Dataface Tasks

Quality standards and guardrails

IDM2_INTERNAL_ADOPTION_DESIGN_PARTNERS-DASHBOARD_FACTORY-03
Statusnot_started
Priorityp1
Milestonem2-internal-adoption-design-partners
Ownerdata-analysis-evangelist-ai-training

Problem

As more contributors produce dashboard templates, output quality is diverging — naming conventions, chart configurations, query patterns, and layout structures vary by author with no enforcement mechanism. The quality rubric exists as guidance but nothing prevents a substandard template from being published.
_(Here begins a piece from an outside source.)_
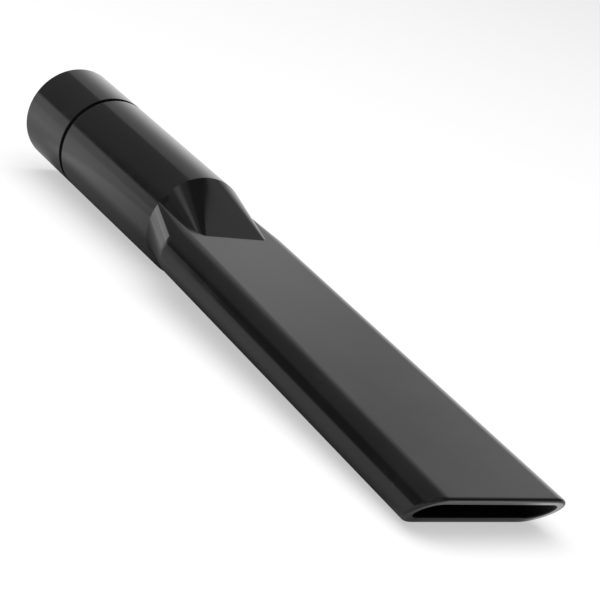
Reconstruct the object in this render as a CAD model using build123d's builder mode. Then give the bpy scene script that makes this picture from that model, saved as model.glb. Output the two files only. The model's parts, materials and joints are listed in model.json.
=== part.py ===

Without enforceable standards and guardrails in the production pipeline, the growing contributor base will produce increasingly inconsistent quickstarts and examples that erode user trust in the template catalog.

Context

  • Teams are judging readiness for repeatable production, review, and publishing of quickstarts and example dashboards inconsistently because there is no single quality bar that covers correctness, UX clarity, failure handling, and maintenance expectations.
  • Without explicit standards, work gets approved on local intuition and later re-opened when another reviewer finds a gap that was never written down.
  • Expected touchpoints include examples/, review/publishing docs, production-line scripts, and dashboard content fixtures, review checklists, docs, and any eval or QA surfaces used to prove a change is safe to ship.

Possible Solutions

  • A - Rely on experienced reviewers to enforce quality informally: flexible, but it does not scale and leaves decisions hard to reproduce.
  • B - Recommended: define a concise quality rubric plus guardrails: specify acceptance criteria, required evidence, and clear anti-goals so reviews are consistent.
  • C - Block all new work until a comprehensive handbook exists: safer in theory, but too heavy for the milestone and likely to stall momentum.

Plan

  1. List the failure modes and review disagreements that matter most for repeatable production, review, and publishing of quickstarts and example dashboards, using recent work as concrete examples.
  2. Turn those into a small set of quality standards, required validation evidence, and explicit guardrails for unsupported or risky cases.
  3. Update the relevant docs, task/checklist expectations, and test or QA hooks so the standards are actually enforced.
  4. Use the rubric on a representative set of recent or in-flight items and tighten the wording anywhere it still leaves too much ambiguity.